Neighbouring Kenya, the AU and the Intergovernmental Authority on Development regional economic bloc also called for restraint.

South Sudan’s army and government spokespeople did not immediately respond to requests for comment about Machar or his party’s statement on the peace deal.

The army was heavily deployed near Machar’s house on Thursday, a Reuters journalist said. On Wednesday, the UN reported fighting between forces loyal to President Salva Kiir and Machar close to Juba.

The US Bureau of African Affairs urged Kiir to release Machar and called on South Sudan’s leaders to “demonstrate sincerity of stated commitments to peace”.

The coalition government, in which Machar shares power with his rival Kiir, has been slow to enact key provisions of the peace agreement, which include national elections and the unification of their two forces in one army.
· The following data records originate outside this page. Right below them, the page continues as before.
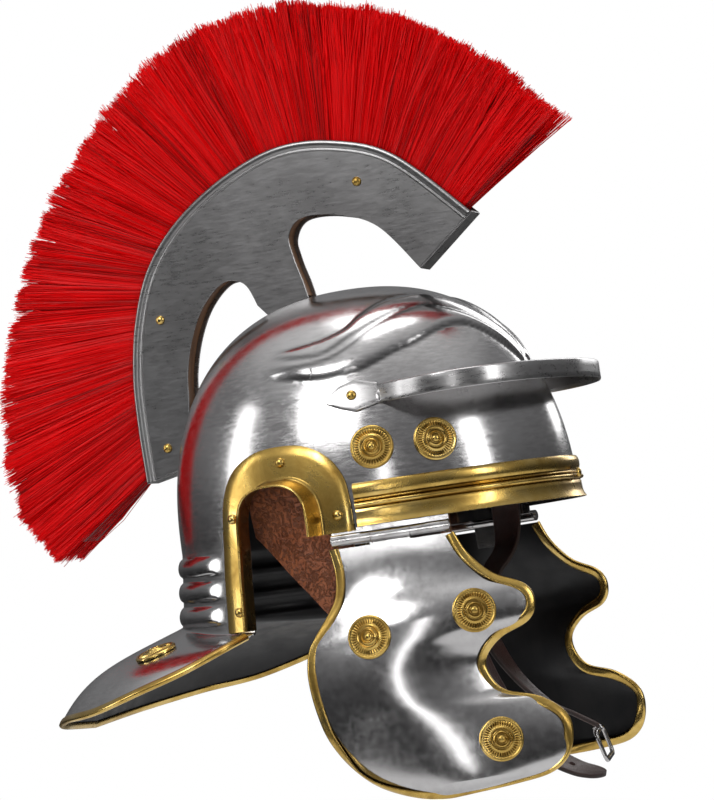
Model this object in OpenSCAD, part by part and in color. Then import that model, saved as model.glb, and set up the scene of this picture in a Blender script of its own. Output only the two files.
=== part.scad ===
// Roman legionary helmet with a crosswise-narrow, fore-and-aft crest.
//
// Frame: millimetres, +Z up. The helmet faces -Y and the wearer's left is +X.
// The origin is the centre of the head opening, in the plane of the brow rim.
// Every right-hand piece is drawn on -X, and its left-hand twin is its mirror.

/* [Bowl] */
// Outside width of the bowl at the rim
bowl_w = 198; // [165:1:238]
// Outside length of the bowl at the rim, front to back
bowl_d = 236; // [196:1:284]
// Height of the crown above the rim
bowl_h = 139; // [115:1:168]
// Thickness of the steel sheet
sheet = 1.2; // [0.8:0.1:2.4]
// Fullness of the bowl in plan, where 2 is an ellipse
plan_power = 2.1; // [2:0.05:2.6]
// Fullness of the bowl from rim to crown, where 2 is an ellipse
dome_power = 2.35; // [2:0.05:2.8]

/* [Nape and neck guard] */
// Depth of the nape below the rim, at the ear openings
nape_side = 49; // [42:1:60]
// Depth of the nape below the rim, at the back
nape_back = 40; // [36:1:50]
// How far the raised ridges stand out of the nape
ridge_h = 2.6; // [1:0.1:4]
// Spacing of the ridges
ridge_pitch = 14; // [12:0.5:15]
// Overall width of the neck guard
guard_w = 268; // [250:1:320]
// How far the neck guard reaches behind the head opening's centre
guard_reach = 199; // [180:1:240]
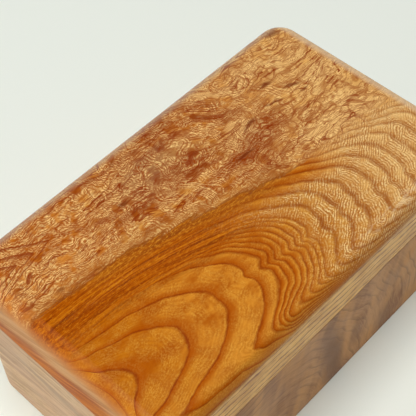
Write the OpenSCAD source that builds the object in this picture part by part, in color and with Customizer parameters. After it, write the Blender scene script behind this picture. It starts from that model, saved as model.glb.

Political analysts say Kiir has been attempting to shore up his position by rounding up some of Machar’s most senior allies, inviting Uganda’s army to secure the capital and naming adviser Benjamin Bol Mel as second vice-president.

They say Kiir, 73, is preparing Bol Mel, a businessman on the US sanctions list over his links to construction firms accused of money-laundering, to succeed him. South Sudan said at the time the decision to blacklist him was based on misleading information.

The UN had already warned that the violence in Nasir, about 450km northeast of Juba, and a rise in hate speech could reignite the civil war along ethnic lines.